» **Task goal**
Using the records below, give the number of lines where the word "model" appears, with no further output.

____ The records

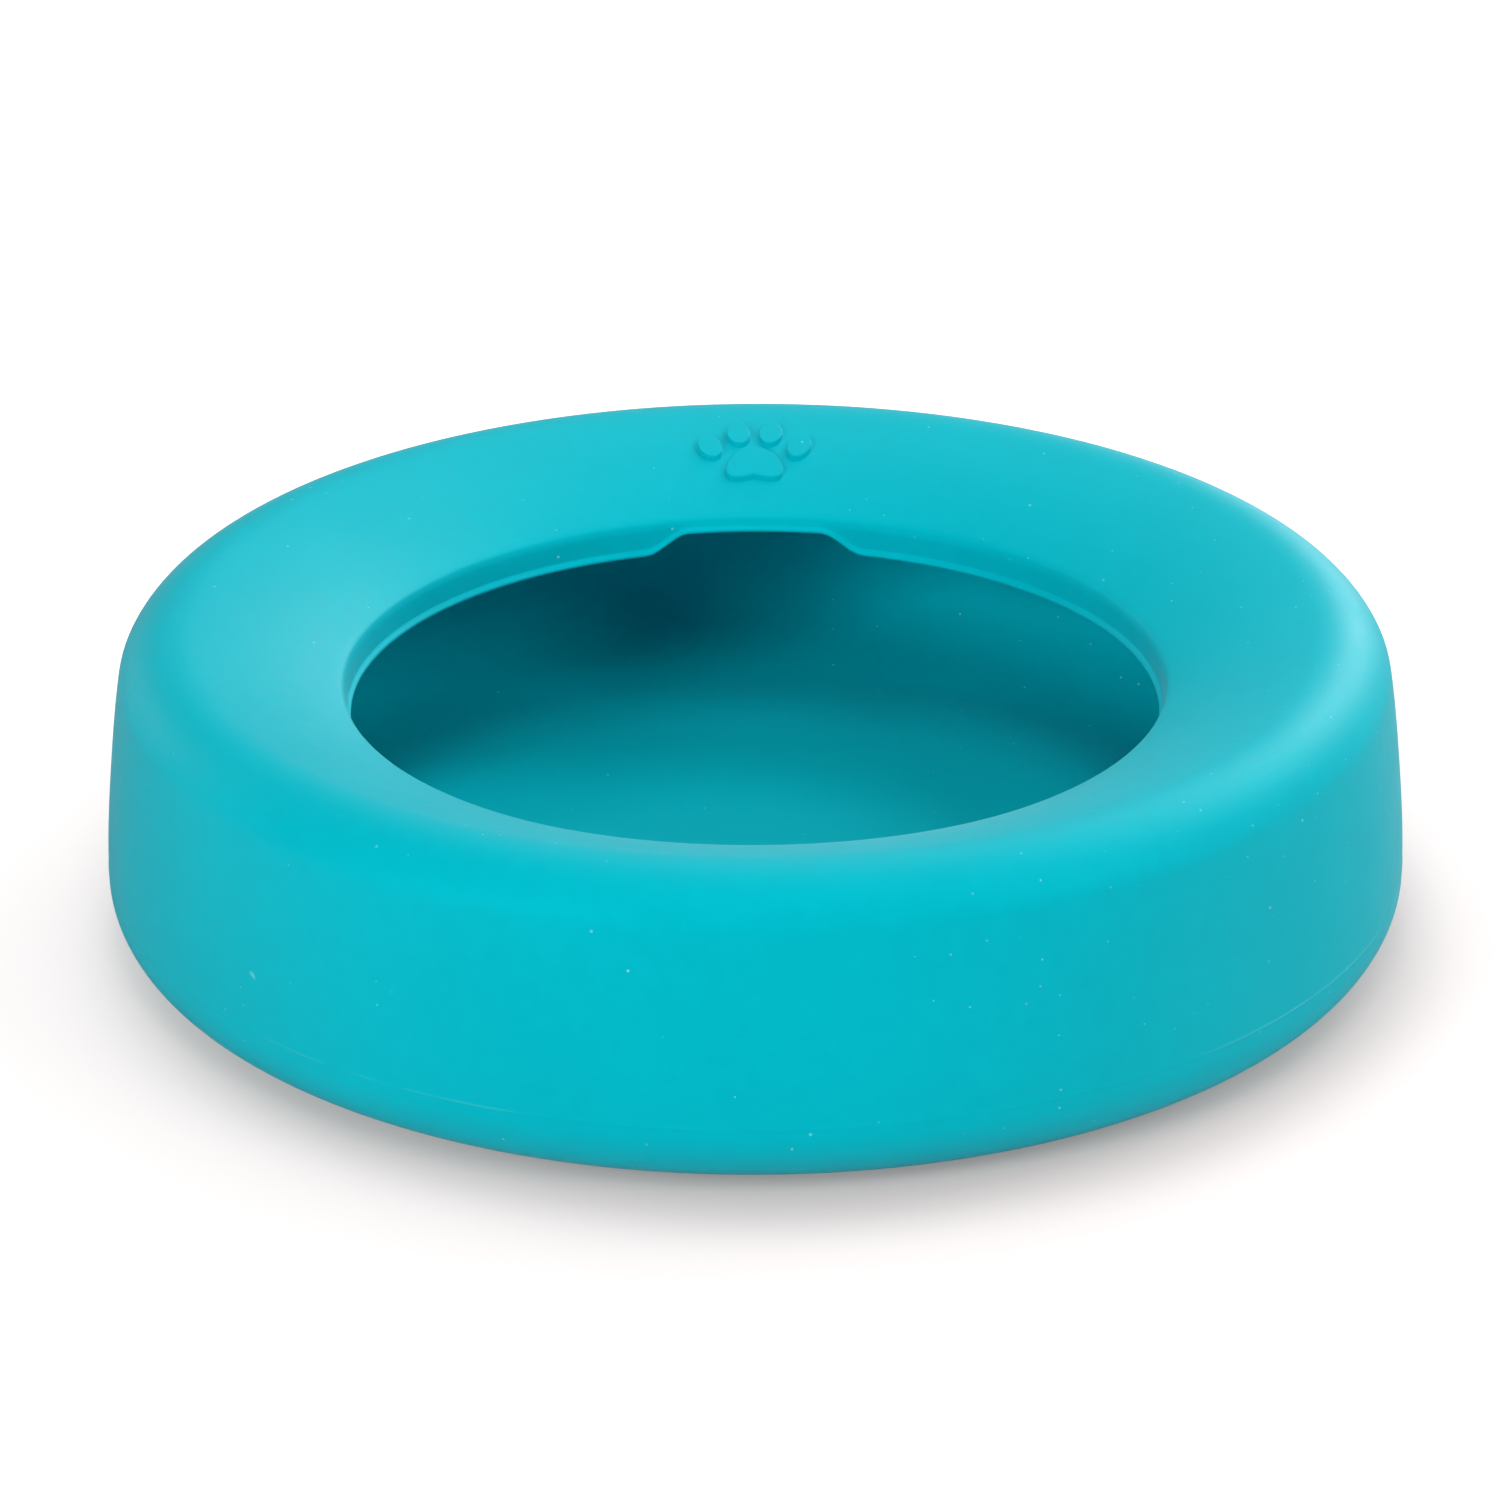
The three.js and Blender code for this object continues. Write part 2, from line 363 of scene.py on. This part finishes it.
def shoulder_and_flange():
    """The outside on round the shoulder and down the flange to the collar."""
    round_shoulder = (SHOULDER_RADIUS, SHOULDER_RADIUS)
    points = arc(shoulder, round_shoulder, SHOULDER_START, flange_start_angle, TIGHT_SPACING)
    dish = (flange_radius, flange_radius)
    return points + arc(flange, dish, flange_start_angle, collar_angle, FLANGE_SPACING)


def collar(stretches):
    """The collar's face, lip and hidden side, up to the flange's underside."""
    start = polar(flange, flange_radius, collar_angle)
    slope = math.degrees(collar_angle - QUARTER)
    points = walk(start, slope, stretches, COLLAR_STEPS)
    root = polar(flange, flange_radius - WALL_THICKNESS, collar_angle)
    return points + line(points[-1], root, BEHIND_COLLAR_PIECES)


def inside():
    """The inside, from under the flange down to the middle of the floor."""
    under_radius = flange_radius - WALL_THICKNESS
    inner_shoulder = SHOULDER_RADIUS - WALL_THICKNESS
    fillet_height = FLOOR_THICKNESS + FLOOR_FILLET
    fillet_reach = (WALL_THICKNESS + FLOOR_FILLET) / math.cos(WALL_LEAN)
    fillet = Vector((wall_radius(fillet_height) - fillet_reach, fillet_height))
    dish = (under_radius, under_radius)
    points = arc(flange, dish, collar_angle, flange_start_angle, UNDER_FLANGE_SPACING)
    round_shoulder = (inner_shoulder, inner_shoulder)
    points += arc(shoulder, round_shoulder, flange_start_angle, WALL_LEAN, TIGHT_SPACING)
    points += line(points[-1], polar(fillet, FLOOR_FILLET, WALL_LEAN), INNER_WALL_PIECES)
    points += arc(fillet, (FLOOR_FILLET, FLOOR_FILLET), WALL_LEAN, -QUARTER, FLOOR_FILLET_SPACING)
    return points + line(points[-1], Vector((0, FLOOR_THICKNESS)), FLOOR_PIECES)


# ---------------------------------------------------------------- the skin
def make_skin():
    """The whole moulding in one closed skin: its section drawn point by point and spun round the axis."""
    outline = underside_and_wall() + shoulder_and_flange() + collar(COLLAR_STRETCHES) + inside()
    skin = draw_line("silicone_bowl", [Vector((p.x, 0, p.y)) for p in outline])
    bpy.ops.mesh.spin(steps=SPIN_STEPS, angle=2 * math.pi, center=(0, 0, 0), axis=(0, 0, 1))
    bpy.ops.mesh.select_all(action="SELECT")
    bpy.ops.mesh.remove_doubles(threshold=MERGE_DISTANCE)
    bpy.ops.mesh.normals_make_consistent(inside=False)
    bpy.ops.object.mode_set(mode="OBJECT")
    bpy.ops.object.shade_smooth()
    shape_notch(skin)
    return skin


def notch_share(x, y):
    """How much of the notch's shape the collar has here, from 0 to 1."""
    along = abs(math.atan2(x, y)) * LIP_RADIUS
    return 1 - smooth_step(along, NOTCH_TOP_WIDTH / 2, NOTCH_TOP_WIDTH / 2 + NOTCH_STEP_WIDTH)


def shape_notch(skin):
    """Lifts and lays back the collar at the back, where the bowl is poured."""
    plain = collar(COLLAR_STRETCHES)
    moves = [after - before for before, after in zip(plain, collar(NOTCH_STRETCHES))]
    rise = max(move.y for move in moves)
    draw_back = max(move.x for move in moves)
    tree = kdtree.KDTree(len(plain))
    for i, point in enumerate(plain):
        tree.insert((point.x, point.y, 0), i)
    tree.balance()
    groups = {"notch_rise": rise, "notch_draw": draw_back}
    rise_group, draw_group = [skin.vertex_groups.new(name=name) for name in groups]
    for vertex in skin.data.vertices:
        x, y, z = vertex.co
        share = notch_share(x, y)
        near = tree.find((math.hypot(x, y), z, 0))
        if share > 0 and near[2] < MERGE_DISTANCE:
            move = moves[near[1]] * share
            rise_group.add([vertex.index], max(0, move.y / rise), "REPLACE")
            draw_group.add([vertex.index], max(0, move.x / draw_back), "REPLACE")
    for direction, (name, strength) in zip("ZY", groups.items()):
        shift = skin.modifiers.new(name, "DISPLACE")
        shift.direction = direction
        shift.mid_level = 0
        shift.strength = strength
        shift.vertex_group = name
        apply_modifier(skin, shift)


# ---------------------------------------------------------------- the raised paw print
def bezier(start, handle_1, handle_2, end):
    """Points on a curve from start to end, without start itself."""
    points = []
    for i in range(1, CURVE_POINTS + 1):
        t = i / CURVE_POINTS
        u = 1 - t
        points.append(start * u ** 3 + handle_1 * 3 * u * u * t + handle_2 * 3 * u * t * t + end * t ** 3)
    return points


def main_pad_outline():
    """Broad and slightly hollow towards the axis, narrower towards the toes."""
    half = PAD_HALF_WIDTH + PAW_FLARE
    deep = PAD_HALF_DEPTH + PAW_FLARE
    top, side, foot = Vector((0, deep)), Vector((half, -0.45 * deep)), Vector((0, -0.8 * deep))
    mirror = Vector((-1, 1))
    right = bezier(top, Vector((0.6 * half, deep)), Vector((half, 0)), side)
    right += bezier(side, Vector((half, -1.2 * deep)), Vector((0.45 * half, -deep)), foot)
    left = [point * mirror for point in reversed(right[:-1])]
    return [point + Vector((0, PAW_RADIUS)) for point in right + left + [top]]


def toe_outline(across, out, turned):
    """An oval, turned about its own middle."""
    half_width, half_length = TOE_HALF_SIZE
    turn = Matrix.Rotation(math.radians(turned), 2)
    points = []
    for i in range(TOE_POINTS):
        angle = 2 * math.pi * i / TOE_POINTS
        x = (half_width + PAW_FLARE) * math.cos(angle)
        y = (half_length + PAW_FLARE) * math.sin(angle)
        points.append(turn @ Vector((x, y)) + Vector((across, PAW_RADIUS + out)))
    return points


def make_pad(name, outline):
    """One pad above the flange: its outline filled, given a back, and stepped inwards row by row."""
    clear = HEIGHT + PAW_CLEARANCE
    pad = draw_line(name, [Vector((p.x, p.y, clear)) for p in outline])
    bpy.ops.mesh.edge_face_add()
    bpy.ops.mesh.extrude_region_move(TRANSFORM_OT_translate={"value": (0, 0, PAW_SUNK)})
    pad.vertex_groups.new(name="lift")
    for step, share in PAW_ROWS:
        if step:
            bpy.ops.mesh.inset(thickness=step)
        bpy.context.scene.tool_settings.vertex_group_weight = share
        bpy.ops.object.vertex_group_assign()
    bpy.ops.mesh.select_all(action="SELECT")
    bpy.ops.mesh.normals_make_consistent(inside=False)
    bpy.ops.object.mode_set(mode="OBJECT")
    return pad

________
____ The records

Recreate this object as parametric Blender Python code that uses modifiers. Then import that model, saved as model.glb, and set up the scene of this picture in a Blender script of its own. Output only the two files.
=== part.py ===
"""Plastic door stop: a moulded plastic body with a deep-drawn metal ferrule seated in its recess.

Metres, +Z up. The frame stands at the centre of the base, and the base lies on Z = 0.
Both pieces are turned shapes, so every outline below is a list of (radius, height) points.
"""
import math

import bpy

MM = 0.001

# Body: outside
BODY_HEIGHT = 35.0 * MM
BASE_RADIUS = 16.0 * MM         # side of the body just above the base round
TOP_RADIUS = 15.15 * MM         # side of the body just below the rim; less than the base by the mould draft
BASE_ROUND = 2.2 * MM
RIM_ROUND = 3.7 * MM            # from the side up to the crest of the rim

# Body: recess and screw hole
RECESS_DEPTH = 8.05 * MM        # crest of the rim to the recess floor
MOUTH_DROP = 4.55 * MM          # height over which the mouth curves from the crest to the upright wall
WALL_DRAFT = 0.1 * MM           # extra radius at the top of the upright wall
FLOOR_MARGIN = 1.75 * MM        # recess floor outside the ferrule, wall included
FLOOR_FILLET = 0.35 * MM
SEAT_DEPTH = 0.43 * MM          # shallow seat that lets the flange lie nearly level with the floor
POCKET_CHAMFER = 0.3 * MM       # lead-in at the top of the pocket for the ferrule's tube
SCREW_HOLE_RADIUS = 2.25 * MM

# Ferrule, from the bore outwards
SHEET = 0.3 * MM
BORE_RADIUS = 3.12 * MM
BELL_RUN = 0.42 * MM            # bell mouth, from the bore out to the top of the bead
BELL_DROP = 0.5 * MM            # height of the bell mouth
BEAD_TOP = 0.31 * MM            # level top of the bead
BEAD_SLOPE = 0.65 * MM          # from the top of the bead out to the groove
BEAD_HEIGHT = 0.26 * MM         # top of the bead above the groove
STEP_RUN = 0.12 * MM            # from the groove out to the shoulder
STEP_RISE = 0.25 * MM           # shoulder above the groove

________
____ The records

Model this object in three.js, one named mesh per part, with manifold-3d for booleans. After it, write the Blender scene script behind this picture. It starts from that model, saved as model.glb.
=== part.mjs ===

________

» **Answer to the task**
2